** start of Items **

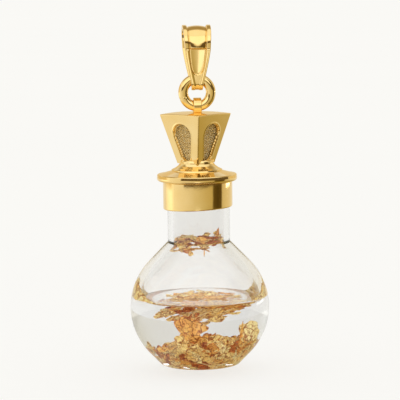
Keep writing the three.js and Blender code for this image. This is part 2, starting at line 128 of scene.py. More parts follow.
# Flask, liquid and leaf.
GLOBE_RADIUS = 7.34
GLOBE_WALL = 0.8
BELLY_RADIUS = 0.94 * GLOBE_RADIUS
BELLY_CENTRE = GLOBE_RADIUS - BELLY_RADIUS
FLANK_LEAN = math.radians(44)
BASE = flask_low.z
GLOBE_CENTRE = BASE + 0.837 * GLOBE_RADIUS
MOUTH = flask_high.z
NECK_OUTSIDE = 3.28
NECK_WALL = 0.6
NECK_LENGTH = 6.27
SHOULDER_FILLET = 0.08
CAVITY_FILLET = 0.4
BASE_ROUND = 0.7
FLOOR_ROUND = 1.1
FLOOR_THICKNESS = 0.8
CAVITY_FLOOR = BASE + FLOOR_THICKNESS
BORE = NECK_OUTSIDE - NECK_WALL
LIQUID_LEVEL = GLOBE_CENTRE + 1.06
MENISCUS_RISE = 0.03
MENISCUS_REACH = 0.25
GLASS_IOR = 1.46
NECK_FOOT = FLANGE_UNDER - NECK_LENGTH


def mesh_object(name, points, faces, materials, smooth=True):
    """An object from points in millimetres."""
    mesh = bpy.data.meshes.new(name)
    mesh.from_pydata([tuple(c * MM for c in p) for p in points], [], faces)
    mesh.validate()
    for material in materials:
        mesh.materials.append(material)
    if smooth:
        mesh.polygons.foreach_set("use_smooth", [True] * len(mesh.polygons))
    mesh.update()
    made = bpy.data.objects.new(name, mesh)
    bpy.context.scene.collection.objects.link(made)
    return made


def set_points(made, name, values):
    """A value for each point, which the materials read by its name."""
    made.data.attributes.new(name, "FLOAT", "POINT").data.foreach_set("value", values)


def skin_faces(rings, count, looped):
    """Quads between rings of equally many points, facing outwards when each ring runs anticlockwise
    about the way that the rings advance."""
    spans = rings if looped else rings - 1
    faces = []
    for i in range(spans):
        for j in range(count):
            k = (j + 1) % count
            n = (i + 1) % rings
            faces.append((i * count + j, i * count + k, n * count + k, n * count + j))
    return faces


def rounded(corners, steps=5):
    """A polyline from (x, y, radius) corners, with each corner turned by an arc of its radius."""
    line = []
    for i, (x, y, radius) in enumerate(corners):
        here = Vector((x, y))
        if radius == 0 or i in (0, len(corners) - 1):
            line.append((x, y))
            continue
        before = (Vector(corners[i - 1][:2]) - here).normalized()
        after = (Vector(corners[i + 1][:2]) - here).normalized()
        half = before.angle(after) / 2
        reach = radius / math.tan(half)
        centre = here + (before + after).normalized() * (radius / math.sin(half))
        start, end = here + before * reach - centre, here + after * reach - centre
        turn = start.angle_signed(end)
        for k in range(steps + 1):
            angle = -turn * k / steps
            c, s = math.cos(angle), math.sin(angle)
            line.append((centre.x + start.x * c - start.y * s, centre.y + start.x * s + start.y * c))
    return line


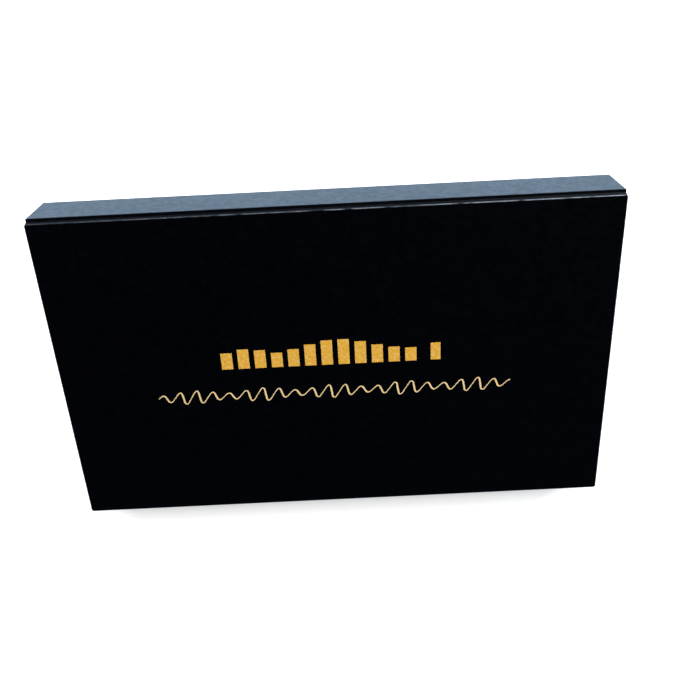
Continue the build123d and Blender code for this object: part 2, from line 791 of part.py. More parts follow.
def magnet_disc(x):
    """One disc magnet, lying across the middle of the flap's board."""
    with BuildPart() as disc:
        with BuildSketch(Plane.XZ.offset(-flap_crease_y - magnet_thickness / 2)):
            with Locations((x, magnet_z)):
                Circle(magnet_radius)
        extrude(amount=magnet_thickness)
    return disc.part


with BuildPart() as flap_magnets:
    for x in (-magnet_x, magnet_x):
        add(magnet_disc(x))
save(flap_magnets.part, "flap_magnets")

with BuildPart() as flap_board:
    add(block(inset(flap_x, paper), inset(flap_y, paper), inset(flap_z, paper)))
    add(flap_magnets.part, mode=Mode.SUBTRACT)
save(flap_board.part, "flap_board")

with BuildPart() as flap_wrap:
    add(panel_block(flap_x, flap_y, flap_z))
    add(block(inset(flap_x, paper), inset(flap_y, paper), inset(flap_z, paper)), mode=Mode.SUBTRACT)
    add(block(lining_x, (flap_in - paper, flap_in), flap_lining_z), mode=Mode.SUBTRACT)
save(flap_wrap.part, "flap_wrap")

with BuildPart() as flap_lining:
    add(block(lining_x, (flap_in - paper, flap_in), flap_lining_z))
save(flap_lining.part, "flap_lining")

# =====================================================================
# folded strips of wrap on the two creases
# =====================================================================
crease_half = crease_width / 2
with BuildPart() as lid_crease:
    add(block(inset(spine_x, crease_end), (lid_crease_y - crease_half, lid_crease_y + crease_half),
              (upright_high, crease_z + 0.15)))
save(lid_crease.part, "lid_crease")

with BuildPart() as flap_crease:
    add(block(inset(flap_x, crease_end), (flap_crease_y - crease_half, flap_crease_y + crease_half),
              (upright_high, crease_z)))
save(flap_crease.part, "flap_crease")
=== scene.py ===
"""Black presentation box of a handheld network analyzer: its looks, over the CAD frame.

The box lies on its base, spine towards +Y, flap towards -Y. Lengths are in metres.
"""

import json
import logging
import random
from dataclasses import dataclass
from enum import Enum
from math import radians, sin
from typing import Callable, Sequence, Union

import bmesh
import bpy
from mathutils import Matrix, Vector


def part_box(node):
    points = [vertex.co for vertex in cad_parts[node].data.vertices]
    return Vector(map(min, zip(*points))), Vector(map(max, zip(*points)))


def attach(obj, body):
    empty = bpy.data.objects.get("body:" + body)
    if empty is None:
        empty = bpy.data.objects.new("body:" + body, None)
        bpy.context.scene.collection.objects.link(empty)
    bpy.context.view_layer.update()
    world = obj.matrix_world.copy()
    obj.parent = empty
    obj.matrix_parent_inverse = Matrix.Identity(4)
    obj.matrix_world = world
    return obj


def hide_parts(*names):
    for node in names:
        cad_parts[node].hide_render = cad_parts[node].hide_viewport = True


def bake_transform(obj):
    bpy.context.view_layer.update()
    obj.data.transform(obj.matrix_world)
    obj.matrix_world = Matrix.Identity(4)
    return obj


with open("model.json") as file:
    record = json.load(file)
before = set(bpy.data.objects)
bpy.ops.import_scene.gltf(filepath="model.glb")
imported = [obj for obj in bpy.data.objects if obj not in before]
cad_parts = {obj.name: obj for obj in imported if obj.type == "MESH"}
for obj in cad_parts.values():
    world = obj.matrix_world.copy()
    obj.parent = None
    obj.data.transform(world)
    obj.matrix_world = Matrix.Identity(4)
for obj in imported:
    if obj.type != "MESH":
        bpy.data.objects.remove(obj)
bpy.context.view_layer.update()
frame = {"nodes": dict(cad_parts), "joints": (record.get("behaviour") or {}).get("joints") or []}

MM = 0.001
SEED = 7

log = logging.getLogger("box")
Node = bpy.types.Node
Socket = bpy.types.NodeSocket
Piece = bpy.types.Object
Value = Union[float, Sequence[float], Socket]
Span = tuple[float, float]
Triple = tuple[float, float, float]
Colour = tuple[float, float, float]

FLOAT = "NodeSocketFloat"
WHOLE: Span = (0.0, 1.0)
EVEN: Triple = (1.0, 1.0, 1.0)


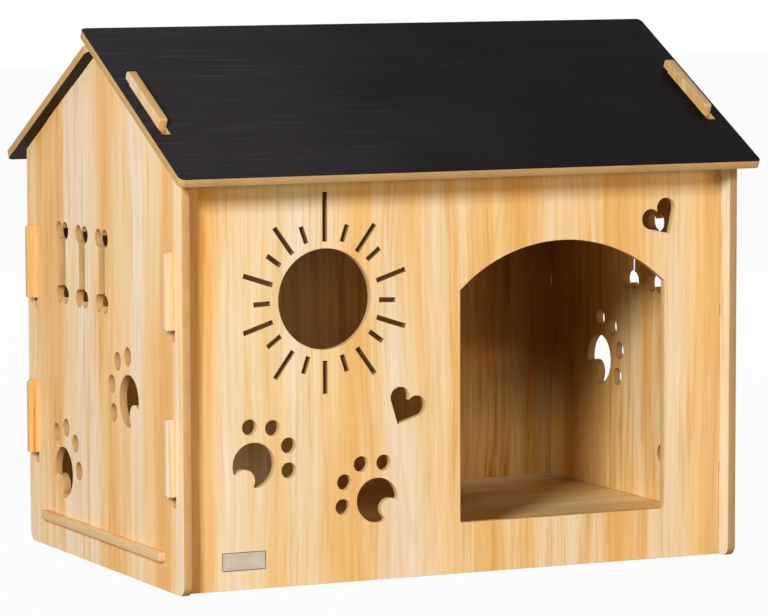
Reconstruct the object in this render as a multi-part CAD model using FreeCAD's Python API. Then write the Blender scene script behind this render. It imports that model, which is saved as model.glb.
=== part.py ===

** end of Items **

> _What the task requires_
Copy out all of the lines above exactly.

> _Task output_
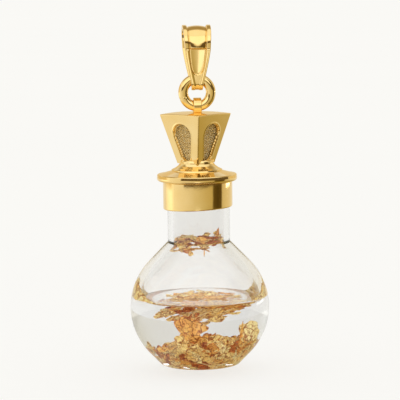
Keep writing the three.js and Blender code for this image. This is part 2, starting at line 128 of scene.py. More parts follow.
# Flask, liquid and leaf.
GLOBE_RADIUS = 7.34
GLOBE_WALL = 0.8
BELLY_RADIUS = 0.94 * GLOBE_RADIUS
BELLY_CENTRE = GLOBE_RADIUS - BELLY_RADIUS
FLANK_LEAN = math.radians(44)
BASE = flask_low.z
GLOBE_CENTRE = BASE + 0.837 * GLOBE_RADIUS
MOUTH = flask_high.z
NECK_OUTSIDE = 3.28
NECK_WALL = 0.6
NECK_LENGTH = 6.27
SHOULDER_FILLET = 0.08
CAVITY_FILLET = 0.4
BASE_ROUND = 0.7
FLOOR_ROUND = 1.1
FLOOR_THICKNESS = 0.8
CAVITY_FLOOR = BASE + FLOOR_THICKNESS
BORE = NECK_OUTSIDE - NECK_WALL
LIQUID_LEVEL = GLOBE_CENTRE + 1.06
MENISCUS_RISE = 0.03
MENISCUS_REACH = 0.25
GLASS_IOR = 1.46
NECK_FOOT = FLANGE_UNDER - NECK_LENGTH


def mesh_object(name, points, faces, materials, smooth=True):
    """An object from points in millimetres."""
    mesh = bpy.data.meshes.new(name)
    mesh.from_pydata([tuple(c * MM for c in p) for p in points], [], faces)
    mesh.validate()
    for material in materials:
        mesh.materials.append(material)
    if smooth:
        mesh.polygons.foreach_set("use_smooth", [True] * len(mesh.polygons))
    mesh.update()
    made = bpy.data.objects.new(name, mesh)
    bpy.context.scene.collection.objects.link(made)
    return made


def set_points(made, name, values):
    """A value for each point, which the materials read by its name."""
    made.data.attributes.new(name, "FLOAT", "POINT").data.foreach_set("value", values)


def skin_faces(rings, count, looped):
    """Quads between rings of equally many points, facing outwards when each ring runs anticlockwise
    about the way that the rings advance."""
    spans = rings if looped else rings - 1
    faces = []
    for i in range(spans):
        for j in range(count):
            k = (j + 1) % count
            n = (i + 1) % rings
            faces.append((i * count + j, i * count + k, n * count + k, n * count + j))
    return faces


def rounded(corners, steps=5):
    """A polyline from (x, y, radius) corners, with each corner turned by an arc of its radius."""
    line = []
    for i, (x, y, radius) in enumerate(corners):
        here = Vector((x, y))
        if radius == 0 or i in (0, len(corners) - 1):
            line.append((x, y))
            continue
        before = (Vector(corners[i - 1][:2]) - here).normalized()
        after = (Vector(corners[i + 1][:2]) - here).normalized()
        half = before.angle(after) / 2
        reach = radius / math.tan(half)
        centre = here + (before + after).normalized() * (radius / math.sin(half))
        start, end = here + before * reach - centre, here + after * reach - centre
        turn = start.angle_signed(end)
        for k in range(steps + 1):
            angle = -turn * k / steps
            c, s = math.cos(angle), math.sin(angle)
            line.append((centre.x + start.x * c - start.y * s, centre.y + start.x * s + start.y * c))
    return line


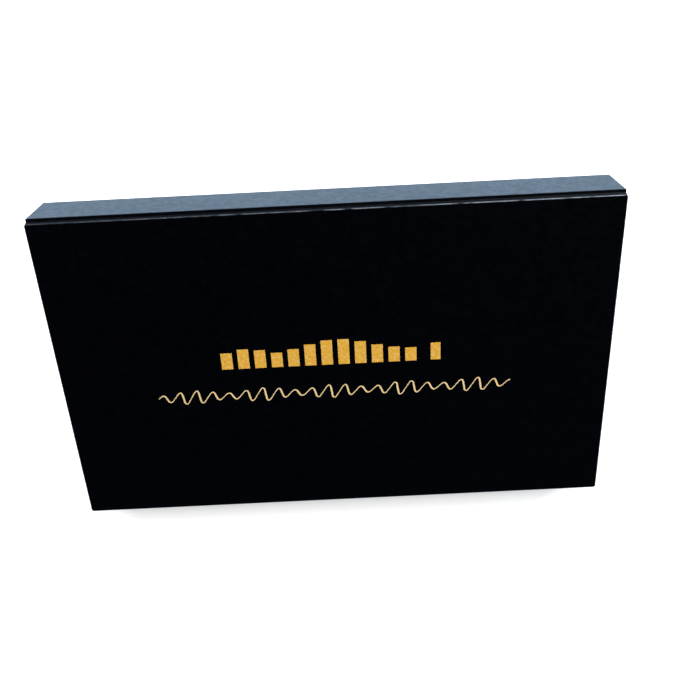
Continue the build123d and Blender code for this object: part 2, from line 791 of part.py. More parts follow.
def magnet_disc(x):
    """One disc magnet, lying across the middle of the flap's board."""
    with BuildPart() as disc:
        with BuildSketch(Plane.XZ.offset(-flap_crease_y - magnet_thickness / 2)):
            with Locations((x, magnet_z)):
                Circle(magnet_radius)
        extrude(amount=magnet_thickness)
    return disc.part


with BuildPart() as flap_magnets:
    for x in (-magnet_x, magnet_x):
        add(magnet_disc(x))
save(flap_magnets.part, "flap_magnets")

with BuildPart() as flap_board:
    add(block(inset(flap_x, paper), inset(flap_y, paper), inset(flap_z, paper)))
    add(flap_magnets.part, mode=Mode.SUBTRACT)
save(flap_board.part, "flap_board")

with BuildPart() as flap_wrap:
    add(panel_block(flap_x, flap_y, flap_z))
    add(block(inset(flap_x, paper), inset(flap_y, paper), inset(flap_z, paper)), mode=Mode.SUBTRACT)
    add(block(lining_x, (flap_in - paper, flap_in), flap_lining_z), mode=Mode.SUBTRACT)
save(flap_wrap.part, "flap_wrap")

with BuildPart() as flap_lining:
    add(block(lining_x, (flap_in - paper, flap_in), flap_lining_z))
save(flap_lining.part, "flap_lining")

# =====================================================================
# folded strips of wrap on the two creases
# =====================================================================
crease_half = crease_width / 2
with BuildPart() as lid_crease:
    add(block(inset(spine_x, crease_end), (lid_crease_y - crease_half, lid_crease_y + crease_half),
              (upright_high, crease_z + 0.15)))
save(lid_crease.part, "lid_crease")

with BuildPart() as flap_crease:
    add(block(inset(flap_x, crease_end), (flap_crease_y - crease_half, flap_crease_y + crease_half),
              (upright_high, crease_z)))
save(flap_crease.part, "flap_crease")
=== scene.py ===
"""Black presentation box of a handheld network analyzer: its looks, over the CAD frame.

The box lies on its base, spine towards +Y, flap towards -Y. Lengths are in metres.
"""

import json
import logging
import random
from dataclasses import dataclass
from enum import Enum
from math import radians, sin
from typing import Callable, Sequence, Union

import bmesh
import bpy
from mathutils import Matrix, Vector


def part_box(node):
    points = [vertex.co for vertex in cad_parts[node].data.vertices]
    return Vector(map(min, zip(*points))), Vector(map(max, zip(*points)))


def attach(obj, body):
    empty = bpy.data.objects.get("body:" + body)
    if empty is None:
        empty = bpy.data.objects.new("body:" + body, None)
        bpy.context.scene.collection.objects.link(empty)
    bpy.context.view_layer.update()
    world = obj.matrix_world.copy()
    obj.parent = empty
    obj.matrix_parent_inverse = Matrix.Identity(4)
    obj.matrix_world = world
    return obj


def hide_parts(*names):
    for node in names:
        cad_parts[node].hide_render = cad_parts[node].hide_viewport = True


def bake_transform(obj):
    bpy.context.view_layer.update()
    obj.data.transform(obj.matrix_world)
    obj.matrix_world = Matrix.Identity(4)
    return obj


with open("model.json") as file:
    record = json.load(file)
before = set(bpy.data.objects)
bpy.ops.import_scene.gltf(filepath="model.glb")
imported = [obj for obj in bpy.data.objects if obj not in before]
cad_parts = {obj.name: obj for obj in imported if obj.type == "MESH"}
for obj in cad_parts.values():
    world = obj.matrix_world.copy()
    obj.parent = None
    obj.data.transform(world)
    obj.matrix_world = Matrix.Identity(4)
for obj in imported:
    if obj.type != "MESH":
        bpy.data.objects.remove(obj)
bpy.context.view_layer.update()
frame = {"nodes": dict(cad_parts), "joints": (record.get("behaviour") or {}).get("joints") or []}

MM = 0.001
SEED = 7

log = logging.getLogger("box")
Node = bpy.types.Node
Socket = bpy.types.NodeSocket
Piece = bpy.types.Object
Value = Union[float, Sequence[float], Socket]
Span = tuple[float, float]
Triple = tuple[float, float, float]
Colour = tuple[float, float, float]

FLOAT = "NodeSocketFloat"
WHOLE: Span = (0.0, 1.0)
EVEN: Triple = (1.0, 1.0, 1.0)


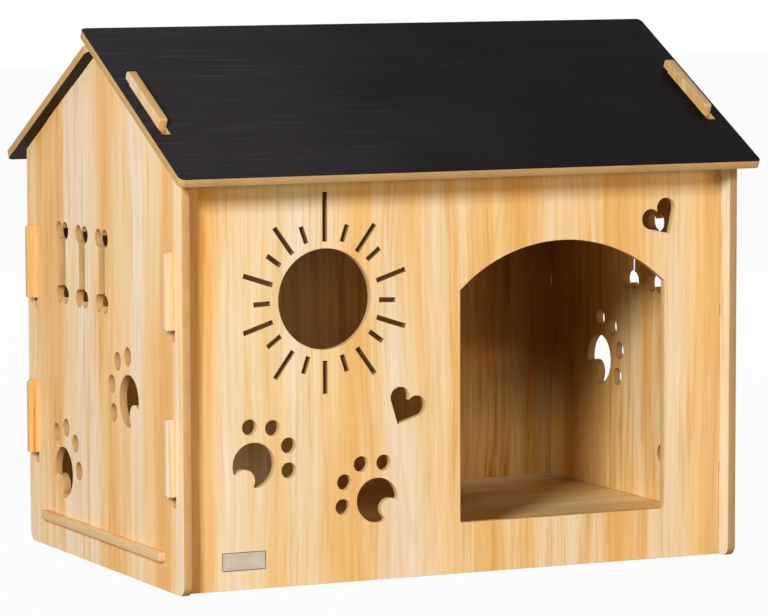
Reconstruct the object in this render as a multi-part CAD model using FreeCAD's Python API. Then write the Blender scene script behind this render. It imports that model, which is saved as model.glb.
=== part.py ===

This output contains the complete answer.